Eine massive Ansage, die den Wunsch nahelegt, auch die Sicht eines führenden Sozialdemokraten unmittelbar aus der Situation heraus zu hören. Doch ein solches Dokument gibt es aus naheliegenden Gründen nicht.

Dieser kurze Abriss von Dollfuß ebenfalls kurzer Erklärung – rund sieben Minuten lang – gibt nur einen geringen Teil des Inhaltes wieder. Selbst das Lesen eines Transkripts ließe noch sehr viel an Information vermissen. Die Stärke des Dokuments liegt in genau dem, was nicht schriftlich mitgeteilt werden kann: Im Klang der Aufnahme, in der Erregung in der Stimme, im akustischen Ambiente des frühen Radio-Hörens und im unmittelbaren sinnlichen Bezug zur Situation durch Hören des Originaltons.

Bitte hineinhören!

Zum Nachhören: Rundfunkansprache von Bundeskanzler Dollfuß zum Februar 1934

Ist mit dem Anhören, schon alles klar? Ein gewiss beeindruckendes Dokument, aber spricht es für sich selbst? Wie es beurteilen, ohne mehr zu wissen über die Umstände seiner Entstehung und vor allem den Zeithorizont? Sonst bleibt das Erleben der Tonaufnahme ein Torso, bleibt das Anhören stecken im Emotionalen, ja kann sogar in die Irre führen.
Das festzuhalten, ist besonders wichtig, weil das Internet, unser neues mediales Universum, zahlreiche "historische Töne" beinhaltet, die unvermittelt, ohne Kontext – oder mit einem irreführenden – vorliegen. Daher ist den Benützerinnen und Benützern selbst die Aufgabe der Quellenkritik aufgegeben, die freilich oft nicht geleistet werden kann. Denn dies kann eine recht komplexe Angelegenheit sein, wie am Beispiel der Dollfuß-Aufnahme gezeigt werden soll.

Engelbert Dollfuß
Foto: imago stock&people

Es fängt schon mit der Charakterisierung des zeitlich-politischen Szenario des Jahres 1934 an, die selbst unter Fachleuten sehr unterschiedlich ausfallen kann. Der Terminus "Bürgerkrieg" mag dabei noch verhältnismäßig unumstritten sein: seit langem stehen sich zwei Lager im Lande gegenüber, die "Bürgerlichen" und die "Sozialisten", die um die Hoheit in Staat und Ländern ringen und jeweils bewaffnete Freiwilligenkorps aufmarschieren lassen. Aufmärsche und Zusammenstöße, so geht es in Österreich nun schon seit vielen Jahren. Der eigentliche Bruch bereitet sich 1933 vor, als die christlich-soziale Regierung des neuen jungen Bundeskanzlers Engelbert Dollfuß eine parlamentarische Abstimmungspanne – die sogenannte "Selbstausschaltung des Parlaments" am 4. März 1933 – benützt, nun ohne Parlament, gestützt auf Notverordnungen, zu regieren.

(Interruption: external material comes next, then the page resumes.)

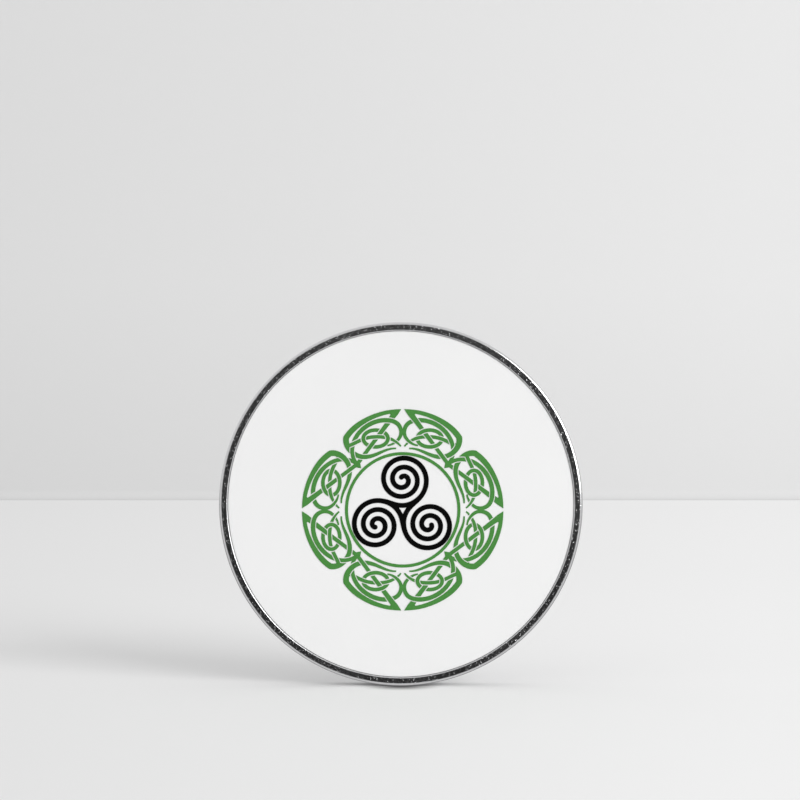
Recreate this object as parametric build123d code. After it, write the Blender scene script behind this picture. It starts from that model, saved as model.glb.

Der Weg in die Diktatur hat begonnen, wobei die Situation noch dadurch kompliziert wird, dass die Regierung nicht nur versucht, die Sozialdemokratie ganz auszuschalten, sondern auch mit innerem und äußerem Druck der Nationalsozialisten konfrontiert ist. In Deutschland hat Ende Jänner Hitler die Macht ergriffen. In Österreich gehen jetzt immer wieder Bomben hoch, die Nationalsozialisten gezündet haben. Inzwischen entwirft Dollfuß einen Staat neuen Typs – "autoritärer Ständestaat", Austrofaschismus - und eine Einheitspartei, die "Vaterländische Front". Der Druck auf die Sozialdemokratie und ihre Verbände steigt. In Linz weigert sich am 12. Februar 1934 in der Früh der sozialdemokratische Schutzbund, sich entwaffnen zu lassen – und dies löst den offenen Bürgerkrieg aus, der vor allem in Wien und den Industriegebieten Österreichs erbittert geführt wird. Exekutive und Wehrverbände drängen in Folge mit überlegenen Kräften den Schutzbund rasch zurück. Dies ist die Situation, aus der heraus Dollfuß am Abend des Aschermittwoch 1934 spricht.

Was hören wir eigentlich?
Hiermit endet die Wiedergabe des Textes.